Зачем нужны университеты? - стр. 22
В тот же самый период ряд университетов были преобразованы так, что ныне многие из них являются в первую очередь центрами научно-технологических исследований, а также все больше – профессионально-технического и специального обучения. В 1930-х годах половина студентов в британских университетах обучалась на факультетах «искусств»; еще более поразительно то, что в Оксфорде и Кембридже их доля составляла соответственно 80 и 70 %. В 2009 г. обучающиеся по чисто «гуманитарным» специальностям (здесь снова возникают проблемы классификации) составляли лишь около 11 % студентов и 9 % аспирантов в британских университетах, хотя более широкая классификация «искусств, гуманитарных и социальных наук» дала бы намного большую величину. Процент изучающих «чистые» науки значительно вырос с 1930-х годов, однако по-настоящему огромный прирост был зафиксирован в последние пару десятилетий среди профессионально-технических и «прикладных» специальностей. Несколько иллюстративных значений помогут прояснить масштаб этих изменений. Двумя наиболее популярными предметами среди «искусств» остаются, как и прежде, английский язык и история: в 2009 г. 60 тыс. человек изучали первый, а 52 тыс. – вторую (считая студентов и аспирантов вместе). В том же году 131 тыс. человек изучали право, 148 тыс. – инженерию, 293 тыс. – «предметы, связанные с медициной» (не считая, соответственно, тех, кто получал медицинскую степень, т. е. еще 63 тыс.), а 330 тыс. – абсолютный рекорд всех времен – изучали предпринимательство и бухгалтерский учет. Следовательно, если выражаться мягко, мы довольно-таки далеко ушли от ньюменовской идеи университета, так что в публичных спорах о высшем образовании часто заметна недостаточная осведомленность о размахе недавних трансформаций.

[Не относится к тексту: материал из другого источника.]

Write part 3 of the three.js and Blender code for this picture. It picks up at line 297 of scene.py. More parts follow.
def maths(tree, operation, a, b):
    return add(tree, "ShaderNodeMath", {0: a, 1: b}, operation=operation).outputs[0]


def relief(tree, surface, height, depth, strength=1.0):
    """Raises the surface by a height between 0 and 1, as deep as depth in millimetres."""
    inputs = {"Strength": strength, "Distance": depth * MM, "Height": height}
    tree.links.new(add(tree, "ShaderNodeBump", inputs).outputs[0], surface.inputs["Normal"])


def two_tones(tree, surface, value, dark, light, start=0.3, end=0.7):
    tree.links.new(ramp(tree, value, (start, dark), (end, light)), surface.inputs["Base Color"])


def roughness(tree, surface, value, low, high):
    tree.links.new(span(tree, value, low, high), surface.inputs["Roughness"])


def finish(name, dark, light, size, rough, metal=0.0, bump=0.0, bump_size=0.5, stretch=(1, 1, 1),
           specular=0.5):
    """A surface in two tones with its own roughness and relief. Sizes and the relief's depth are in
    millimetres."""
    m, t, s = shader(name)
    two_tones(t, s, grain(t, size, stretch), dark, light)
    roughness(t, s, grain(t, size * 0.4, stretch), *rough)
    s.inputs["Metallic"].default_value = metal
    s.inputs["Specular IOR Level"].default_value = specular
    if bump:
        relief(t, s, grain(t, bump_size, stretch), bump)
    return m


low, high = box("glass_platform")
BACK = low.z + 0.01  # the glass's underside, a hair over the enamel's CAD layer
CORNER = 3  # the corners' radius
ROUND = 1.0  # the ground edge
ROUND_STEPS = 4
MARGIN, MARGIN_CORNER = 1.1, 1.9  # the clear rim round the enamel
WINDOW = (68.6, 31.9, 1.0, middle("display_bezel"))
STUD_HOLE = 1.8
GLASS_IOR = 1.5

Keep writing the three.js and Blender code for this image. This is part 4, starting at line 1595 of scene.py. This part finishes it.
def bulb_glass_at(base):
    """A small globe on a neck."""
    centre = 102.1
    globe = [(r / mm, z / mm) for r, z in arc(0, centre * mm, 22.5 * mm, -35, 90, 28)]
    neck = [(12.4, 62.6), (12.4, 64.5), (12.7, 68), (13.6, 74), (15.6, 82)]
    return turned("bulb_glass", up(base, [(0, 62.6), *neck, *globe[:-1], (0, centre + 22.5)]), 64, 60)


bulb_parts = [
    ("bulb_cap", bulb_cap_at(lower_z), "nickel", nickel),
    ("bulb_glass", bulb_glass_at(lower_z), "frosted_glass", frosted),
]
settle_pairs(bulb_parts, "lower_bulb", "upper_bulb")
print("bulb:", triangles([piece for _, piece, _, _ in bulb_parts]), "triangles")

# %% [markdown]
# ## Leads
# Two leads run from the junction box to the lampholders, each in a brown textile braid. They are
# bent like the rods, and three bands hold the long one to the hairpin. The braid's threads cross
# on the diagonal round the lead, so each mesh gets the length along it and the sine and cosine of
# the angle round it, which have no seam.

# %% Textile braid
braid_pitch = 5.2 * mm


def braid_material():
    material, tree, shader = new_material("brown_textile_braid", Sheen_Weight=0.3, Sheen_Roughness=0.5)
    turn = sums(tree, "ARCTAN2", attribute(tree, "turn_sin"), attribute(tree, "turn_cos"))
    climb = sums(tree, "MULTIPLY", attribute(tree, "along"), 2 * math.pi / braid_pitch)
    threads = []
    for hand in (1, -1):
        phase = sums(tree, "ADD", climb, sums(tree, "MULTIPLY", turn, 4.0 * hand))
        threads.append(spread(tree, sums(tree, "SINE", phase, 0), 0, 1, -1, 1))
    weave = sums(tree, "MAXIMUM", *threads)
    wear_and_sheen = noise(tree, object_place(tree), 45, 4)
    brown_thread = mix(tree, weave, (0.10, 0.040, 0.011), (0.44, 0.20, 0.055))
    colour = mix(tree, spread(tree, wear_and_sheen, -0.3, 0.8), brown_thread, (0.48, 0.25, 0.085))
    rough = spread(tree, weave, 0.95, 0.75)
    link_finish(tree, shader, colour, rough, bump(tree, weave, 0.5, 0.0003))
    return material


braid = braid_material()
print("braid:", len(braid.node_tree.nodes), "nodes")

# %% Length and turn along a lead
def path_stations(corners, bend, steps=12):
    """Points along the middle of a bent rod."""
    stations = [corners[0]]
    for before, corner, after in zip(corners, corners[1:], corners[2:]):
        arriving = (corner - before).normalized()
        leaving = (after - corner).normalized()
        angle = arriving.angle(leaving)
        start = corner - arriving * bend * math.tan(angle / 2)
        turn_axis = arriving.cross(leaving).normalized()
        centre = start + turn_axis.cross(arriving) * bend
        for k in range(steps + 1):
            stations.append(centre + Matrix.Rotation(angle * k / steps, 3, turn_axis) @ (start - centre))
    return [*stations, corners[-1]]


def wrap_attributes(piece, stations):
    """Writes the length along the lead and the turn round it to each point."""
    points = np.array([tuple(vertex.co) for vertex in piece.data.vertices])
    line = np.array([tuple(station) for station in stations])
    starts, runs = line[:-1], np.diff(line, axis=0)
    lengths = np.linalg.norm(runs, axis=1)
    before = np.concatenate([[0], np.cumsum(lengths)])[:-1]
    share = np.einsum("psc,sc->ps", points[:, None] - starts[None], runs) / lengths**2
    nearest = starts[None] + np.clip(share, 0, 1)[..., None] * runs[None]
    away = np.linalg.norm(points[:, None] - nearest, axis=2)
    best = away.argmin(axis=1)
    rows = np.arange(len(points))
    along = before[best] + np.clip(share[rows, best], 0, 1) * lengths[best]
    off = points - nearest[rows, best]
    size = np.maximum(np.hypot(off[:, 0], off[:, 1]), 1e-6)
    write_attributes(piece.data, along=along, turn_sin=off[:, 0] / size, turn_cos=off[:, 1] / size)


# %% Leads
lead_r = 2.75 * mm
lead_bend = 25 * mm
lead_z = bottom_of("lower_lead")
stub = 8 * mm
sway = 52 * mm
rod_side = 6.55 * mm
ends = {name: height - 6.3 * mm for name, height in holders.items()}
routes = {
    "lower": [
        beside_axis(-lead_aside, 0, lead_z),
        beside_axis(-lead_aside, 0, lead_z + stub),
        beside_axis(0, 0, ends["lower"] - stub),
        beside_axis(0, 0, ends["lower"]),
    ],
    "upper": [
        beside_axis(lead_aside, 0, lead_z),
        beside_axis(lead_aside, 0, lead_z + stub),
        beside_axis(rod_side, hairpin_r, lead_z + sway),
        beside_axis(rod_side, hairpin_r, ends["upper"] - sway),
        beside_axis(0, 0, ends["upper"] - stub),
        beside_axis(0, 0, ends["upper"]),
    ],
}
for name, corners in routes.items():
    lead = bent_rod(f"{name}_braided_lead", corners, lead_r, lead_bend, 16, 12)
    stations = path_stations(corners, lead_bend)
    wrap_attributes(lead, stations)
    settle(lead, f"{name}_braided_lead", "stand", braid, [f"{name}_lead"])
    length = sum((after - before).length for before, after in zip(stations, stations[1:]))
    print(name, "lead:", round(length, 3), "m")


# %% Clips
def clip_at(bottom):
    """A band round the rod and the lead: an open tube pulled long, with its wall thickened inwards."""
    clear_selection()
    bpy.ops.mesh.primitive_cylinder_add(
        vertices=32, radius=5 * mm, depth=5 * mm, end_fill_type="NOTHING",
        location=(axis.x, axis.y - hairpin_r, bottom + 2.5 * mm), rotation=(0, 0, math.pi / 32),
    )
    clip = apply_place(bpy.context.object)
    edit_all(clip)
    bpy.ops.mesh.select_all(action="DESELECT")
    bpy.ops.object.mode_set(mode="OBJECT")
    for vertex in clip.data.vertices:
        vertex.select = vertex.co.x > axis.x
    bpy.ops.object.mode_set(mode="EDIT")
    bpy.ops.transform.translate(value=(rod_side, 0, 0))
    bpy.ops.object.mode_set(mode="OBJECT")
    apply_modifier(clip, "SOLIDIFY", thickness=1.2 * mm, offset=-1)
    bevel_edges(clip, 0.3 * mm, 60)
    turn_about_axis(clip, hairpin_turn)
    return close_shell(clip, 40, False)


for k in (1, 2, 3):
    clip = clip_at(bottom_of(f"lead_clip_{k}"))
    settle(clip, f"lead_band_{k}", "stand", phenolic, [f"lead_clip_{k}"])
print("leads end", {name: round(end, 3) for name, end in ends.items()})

Наряду с этими процессами произошли довольно примечательные изменения в масштабе и статьях расходов университетов, прежде всего совокупных расходов на исследования, которым отдан приоритет перед преподаванием. Огромный прирост расходов на «большую науку» и поразительное расширение границ тех же биологических исследований означают, что научный бюджет достиг сегодня миллиардов, по сравнению с которыми поистине карликовыми выглядят суммы, расходуемые на гуманитарные и социальные науки (например, совокупный бюджет семи научных советов Великобритании составляет приблизительно 3 млрд фунтов стерлингов, но только 3 % этой суммы идет «Совету по искусствам и гуманитарным наукам»). Государственное финансирование высшего образования сегодня в значительной мере сфокусировано на поддержке науки, медицины и технологии, так что на соответствующие факультеты приходится львиная доля текущего бюджета любого отдельно взятого университета. И вряд ли удивительно то, что так много позиций системы финансирования, в которой сегодня работают университеты, начиная с зависимости от получения крупных грантов коммерческих или благотворительных спонсоров и заканчивая категориями «Программы оценки качества исследовательской работы» (Research Assessment Exercises), должно отражать экономический престиж естественных наук.
Изменения в двух этих направлениях были кумулятивными и лишь отчасти целенаправленными. Часто их вообще никто не замечал. Однако влияние политической идеологии, особенно если смотреть изнутри университетов, было наиболее важным, запрограммированным и одновременно спорным. Вплоть до конца 1970-х годов университеты расширялись на основе того, что можно было бы назвать «моделью распространения культуры в государстве всеобщего благосостояния». Если говорить об искусствах, то традиционная форма определенного культурного блага должна была становиться доступной все большему числу людей, что обеспечивалось поддержкой государства. «Культура» считалась противоядием или убежищем, позволяющим спрятаться от неприятного давления экономической жизни, так что от университетов ждали, что они станут светочами культуры. У этой модели была своя патерналистская составляющая – мандарины знали, чего стоило иметь больше, а чего нет, независимо от того, что именно хотели обычные люди. Кроме того, она скрыто субсидировала средний класс, который и был в основном в выигрыше от расширения университетского образования до 1990-х годов. Но также она была глубоко укоренена в британских социальных установках, и, хотя потрясения, пережитые британской экономикой в 1960–1970-е годы требовали периодических перенастроек университетского финансирования, последние почти не затронули принципы, управляющие этой моделью.